Doug Kreviazuk, Executive Director, PayTechs of Canada, June 25, 2020
A little more than a year ago, the fifth largest bank in New Zealand, Kiwibank (government owned) announced that they would no longer accept cheques nor issue cheque books to their clients, effective February 28, 2020. Given the similarities, is it time for Canada to follow this lead?
At that time, the Kiwibank CEO, Steve Jurkovich, stated that the cheque industry had come to a tipping point and they had “chosen not to invest in a shrinking service and outdated technology, instead we’re moving forward and equipping customers for a world that is increasingly digital.” Kiwibank’s decision was, at that time, based on data showing that cheques in NZ represented only 1 percent of the total payment volume in the country.

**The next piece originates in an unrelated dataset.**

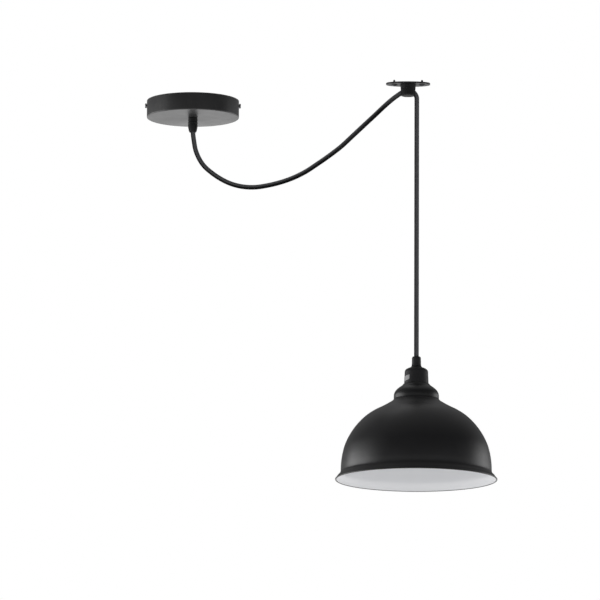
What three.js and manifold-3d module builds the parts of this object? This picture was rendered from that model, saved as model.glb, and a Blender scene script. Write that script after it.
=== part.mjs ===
// Pendant ceiling light on a swagged textile cord.
// A round ceiling canopy feeds the cord through a cord grip; the cord hangs in
// a loop to a separate ceiling hook, turns over inside it and drops to a
// lampholder with a dome shade.
// Millimetres, +Z up. Origin: centre of the canopy's ceiling plane.
// +X points from the canopy towards the hook.
import * as THREE from 'three';
import { mergeVertices } from 'three/addons/utils/BufferGeometryUtils.js';
import Module from 'manifold-3d';

const wasm = await Module();
wasm.setup();

// ---------------------------------------------------------------- dimensions
const GAP = 0.3;                 // clearance between touching pieces

// canopy
const CANOPY_R = 72.5;
const CANOPY_H = 27.2;
const CANOPY_WALL = 1.0;
const CANOPY_HOLE_R = 5.6;
const SIDE_SCREW_Z = -7.7;
const SIDE_SCREW_HEAD_R = 3.7;
const SIDE_SCREW_HEAD_T = 2.5;
const SCREW_SHANK_R = 1.7;
const SCREW_HOLE_R = 2.15;

// mounting bracket
const BRACKET_X = 70.4;
const BRACKET_W = 18;
const BRACKET_T = 1.5;
const BRACKET_DROP = 14;
const SLOT_X = 51;
const SLOT_LEN = 15;
const SLOT_W = 5;
const EARTH_SCREW_X = -26;

// terminal block
const BLOCK_X0 = 14;
const BLOCK_X1 = 40;
const BLOCK_W = 17;
const BLOCK_Z0 = -13.6;
const BLOCK_Z1 = -1.8;
const WAY_PITCH = 5.4;
const WIRE_R = 1.15;

// cord
const CORD_R = 3.5;
const CORD_BORE_R = 3.95;
const CORD_TOP_Z = -14.5;

// canopy cord grip
const GRIP_COLLAR_R = 7.4;
const GRIP_COLLAR_Z = -32.7;
const GRIP_TIP_Z = -50.1;
const GRIP_NIPPLE_R = 5.2;
const LOCKNUT_R = 8.6;

// ceiling hook
const HOOK_X = 336.4;
const HOOK_Y = -148;
const HOOK_PLATE_T = 2.2;
const HOOK_PLATE_HALF = 34.3;
const HOOK_PLATE_DEPTH = 16.5;
const HOOK_PLATE_POWER = 2.3;
const HOOK_SCREW_X = 21.6;
const HOOK_SCREW_TIP_Z = 5.6;
const HOOK_HUB_R = 8.6;
const HOOK_HUB_Z = -5.9;
const HOOK_CAP_R = 11.7;
const HOOK_CAP_IN_R = 9.8;
const HOOK_CAP_Z = -20.0;
const HOOK_CAP_FLOOR_Z = -16.8;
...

This was a bold move, not just for a government-owned institution but for any bank. Surprisingly, there was limited reaction from the public or the competition authorities to this announcement. Generally, these decisions bring with them a first-mover disadvantage for the lead financial institution. Many times, these difficult but necessary decisions are delayed or set aside, despite the fact that consumer welfare continues to be adversely affected. Strong leadership was required to respond to these market failures. This was the right move for New Zealand and one that has been warranted across many other jurisdictions, including Canada, for some time.
With the emergence of Covid-19, there came a real fear of handling or processing paper payments, and at that moment the public’s demand for electronic payments began to skyrocket. Payments data recently released by Payments Canada clearly shows a trend toward digital payments and greater willingness among consumers to adopt these new payment technologies at the expense of paper currency and cheques.
Clearly, the current pandemic is a catalyst for change in the payments system and now is the time to seize the opportunity to enhance the efficiency of the national payments system. Now is the time to finally part ways with a legacy payment item that is more than 400 years old.
In New Zealand, cheques represented approximately 1% of the total volume of payments made in the country. By comparison, Payments Canada reported that cheques and paper payment items represented 3.2% of all payments in 2018, declining at a rate of some 9% per annum. At some point in time (which may already be behind us) the cost of supporting the cheque industry (i.e., their production, issuance and processing) ends up costing Canadians more than the emerging electronic alternatives.
Most recently, the Bank of New Zealand, the country’s second largest bank, similarly announced their decision to withdraw from the cheque business commencing July 2021, opening the real possibility that few banks will continue to offer paper cheques, or the cheque will finally cease to exist.
So why can’t the same occur in Canada? Canadians are increasingly connected to the internet. In 2019, Statista Research estimated that Canada had approximately 34.56 million internet users, offering online services to 98.6% of the Canadian population. With this near ubiquitous access, virtually every person in Canada has easy access to the array of on-line banking tools to conduct their financial affairs.
According to current Canadian Bankers Association data, 9 out of 10 adult Canadians reported using online banking in the last 12 months alone. We are well beyond a tipping point to justify this move.
Will the discontinuation of the cheque be an inconvenience for some? Yes, but the move toward a fully digital banking environment will help facilitate a continuous flow of new products and services for Canadians. Canadian data also indicates that this transition is likely to be felt more by the business community (i.e., small to medium-sized) than by consumers, yet many of the arguments for maintaining the cheque are focused on consumers. Reluctance to a move that would see a reasonable, systematic and orderly elimination of the paper cheque from Canada’s payments ecosystem could well be construed as a political decision devoid of economic merit.
As in New Zealand, this type of change required leadership to do what is right. Maintaining legacy products, services and infrastructure beyond their best-before date serves little interest. Canada’s payments industry has clearly documented that Canadians issue cheques most frequently to pay rent, send money to family/friends and remit donations to charities, payment activities for which Canadians already have several safer and less costly payment options. What seems to be missing is the will and a clear transition plan for the removal of the cheque. As a great first step, the Government of Canada and Payments Canada can lead in ushering in a new, paperless payments system with a firm commitment to eliminate the over 30 million federal government cheques currently being issued annually in Canada.
After some twenty years of dying a slow and inevitable death, the cheque should be retired and placed in the Bank of Canada’s Currency Museum alongside tarnished coins and playing cards (circa 1685), and make room for the emerging alternatives.